▶ _Dataset extract_
▼▼▼

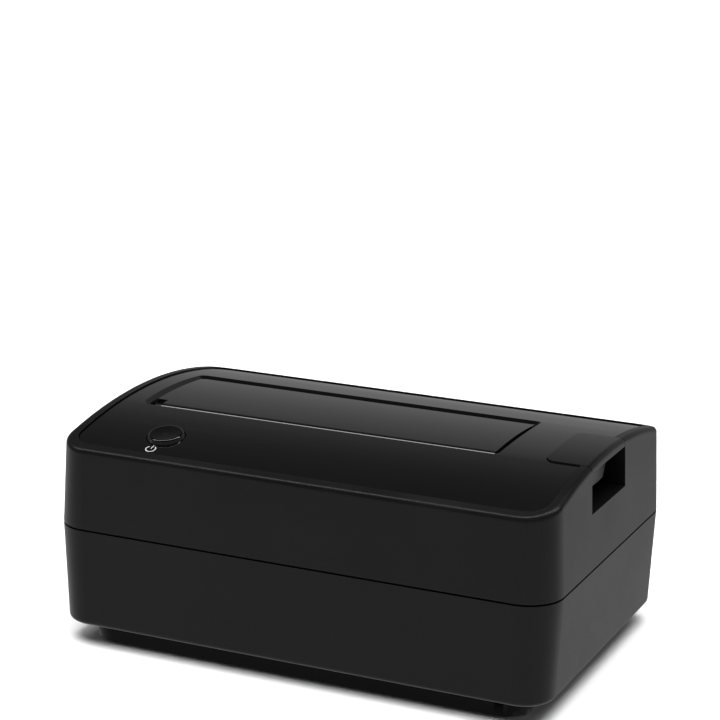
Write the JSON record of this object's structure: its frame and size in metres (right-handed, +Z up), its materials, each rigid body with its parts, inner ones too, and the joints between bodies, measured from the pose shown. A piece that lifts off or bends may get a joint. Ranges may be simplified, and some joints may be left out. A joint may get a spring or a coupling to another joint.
{
  "type": "hard drive docking station",
  "caption": "Top-loading desktop dock for a bare hard drive: crowned two-part housing, slot with a sprung dust door, round power button and a pivoted eject tab that lifts the drive.",
  "frame": {"origin": "centre of the footprint, on the plane that the feet stand on", "axes": "+X to the right along the front, towards the eject tab; +Y from the front to the back; +Z up"},
  "size_m": [0.15, 0.1, 0.0655],
  "materials": {
    "housing_plastic": "fine moulded texture, satin matte black",
    "gloss_plastic": "polished piano black",
    "inner_plastic": "plain moulded black",
    "steel": "plated wire and screw steel",
    "board": "green solder mask",
    "lamp": "clear lens",
    "contact_metal": "gold plated",
    "can_metal": "drawn can",
    "port_metal": "nickel plated",
    "port_plastic": "blue insulator",
    "foot_rubber": "matte rubber"
  },
  "bodies": {
    "housing": {"upper_housing": "housing_plastic", "lower_housing": "housing_plastic", "base_plinth": "housing_plastic", "top_panel": "gloss_plastic", "drive_well": "inner_plastic", "door_pin": "steel", "door_spring": "steel", "tact_switch": "inner_plastic", "switch_board": "board", "status_led": "lamp", "pivot_pin": "steel", "lever_spring": "steel", "main_board": "board", "sata_receptacle": "inner_plastic", "sata_contacts": "contact_metal", "bridge_chip": "inner_plastic", "board_capacitors": "can_metal", "power_inductor": "inner_plastic", "usb_port_shell": "port_metal", "usb_port_tongue": "port_plastic", "usb_contacts": "contact_metal", "dc_jack_body": "inner_plastic", "dc_jack_pin": "port_metal", "rubber_feet": "foot_rubber", "housing_screws": "steel", "board_screws": "steel", "well_screws": "steel", "switch_screws": "steel"},
    "door": {"dust_door": "gloss_plastic"},
    "button": {"power_button": "gloss_plastic", "switch_plunger": "inner_plastic"},
    "eject_lever": {"eject_tab": "housing_plastic", "lift_arm": "inner_plastic"}
  },
  "joints": [
    {"name": "dust_door_swing", "type": "hinge", "parent": "housing", "child": "door", "pos_m": [0, -0.0131, 0.0619], "axis": [-1, 0, 0], "range_deg": [0, 88], "stiffness_Nm_per_rad": 0.004, "springref_deg": -28.65, "deforming": ["door_spring"]},
    {"name": "power_button_press", "type": "slide", "parent": "housing", "child": "button", "axis": [0, 0.1985, -0.9801], "range_m": [0, 0.0006], "stiffness_N_per_m": 800},
    {"name": "eject_lever_press", "type": "hinge", "parent": "housing", "child": "eject_lever", "pos_m": [0.058, -0.0025, 0.0576], "axis": [0, 1, 0], "range_deg": [0, 17], "stiffness_Nm_per_rad": 0.05, "springref_deg": -17.19, "deforming": ["lever_spring"]}
  ]
}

▲▲▲

▶ _Instructions for the task_
Return each line of the data exactly as written above.

▶ _Result below_
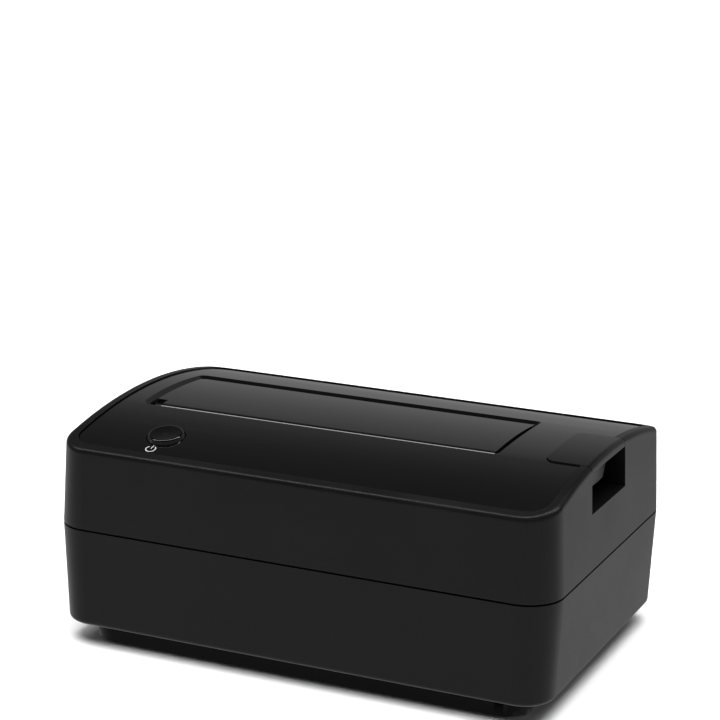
Write the JSON record of this object's structure: its frame and size in metres (right-handed, +Z up), its materials, each rigid body with its parts, inner ones too, and the joints between bodies, measured from the pose shown. A piece that lifts off or bends may get a joint. Ranges may be simplified, and some joints may be left out. A joint may get a spring or a coupling to another joint.
{
  "type": "hard drive docking station",
  "caption": "Top-loading desktop dock for a bare hard drive: crowned two-part housing, slot with a sprung dust door, round power button and a pivoted eject tab that lifts the drive.",
  "frame": {"origin": "centre of the footprint, on the plane that the feet stand on", "axes": "+X to the right along the front, towards the eject tab; +Y from the front to the back; +Z up"},
  "size_m": [0.15, 0.1, 0.0655],
  "materials": {
    "housing_plastic": "fine moulded texture, satin matte black",
    "gloss_plastic": "polished piano black",
    "inner_plastic": "plain moulded black",
    "steel": "plated wire and screw steel",
    "board": "green solder mask",
    "lamp": "clear lens",
    "contact_metal": "gold plated",
    "can_metal": "drawn can",
    "port_metal": "nickel plated",
    "port_plastic": "blue insulator",
    "foot_rubber": "matte rubber"
  },
  "bodies": {
    "housing": {"upper_housing": "housing_plastic", "lower_housing": "housing_plastic", "base_plinth": "housing_plastic", "top_panel": "gloss_plastic", "drive_well": "inner_plastic", "door_pin": "steel", "door_spring": "steel", "tact_switch": "inner_plastic", "switch_board": "board", "status_led": "lamp", "pivot_pin": "steel", "lever_spring": "steel", "main_board": "board", "sata_receptacle": "inner_plastic", "sata_contacts": "contact_metal", "bridge_chip": "inner_plastic", "board_capacitors": "can_metal", "power_inductor": "inner_plastic", "usb_port_shell": "port_metal", "usb_port_tongue": "port_plastic", "usb_contacts": "contact_metal", "dc_jack_body": "inner_plastic", "dc_jack_pin": "port_metal", "rubber_feet": "foot_rubber", "housing_screws": "steel", "board_screws": "steel", "well_screws": "steel", "switch_screws": "steel"},
    "door": {"dust_door": "gloss_plastic"},
    "button": {"power_button": "gloss_plastic", "switch_plunger": "inner_plastic"},
    "eject_lever": {"eject_tab": "housing_plastic", "lift_arm": "inner_plastic"}
  },
  "joints": [
    {"name": "dust_door_swing", "type": "hinge", "parent": "housing", "child": "door", "pos_m": [0, -0.0131, 0.0619], "axis": [-1, 0, 0], "range_deg": [0, 88], "stiffness_Nm_per_rad": 0.004, "springref_deg": -28.65, "deforming": ["door_spring"]},
    {"name": "power_button_press", "type": "slide", "parent": "housing", "child": "button", "axis": [0, 0.1985, -0.9801], "range_m": [0, 0.0006], "stiffness_N_per_m": 800},
    {"name": "eject_lever_press", "type": "hinge", "parent": "housing", "child": "eject_lever", "pos_m": [0.058, -0.0025, 0.0576], "axis": [0, 1, 0], "range_deg": [0, 17], "stiffness_Nm_per_rad": 0.05, "springref_deg": -17.19, "deforming": ["lever_spring"]}
  ]
}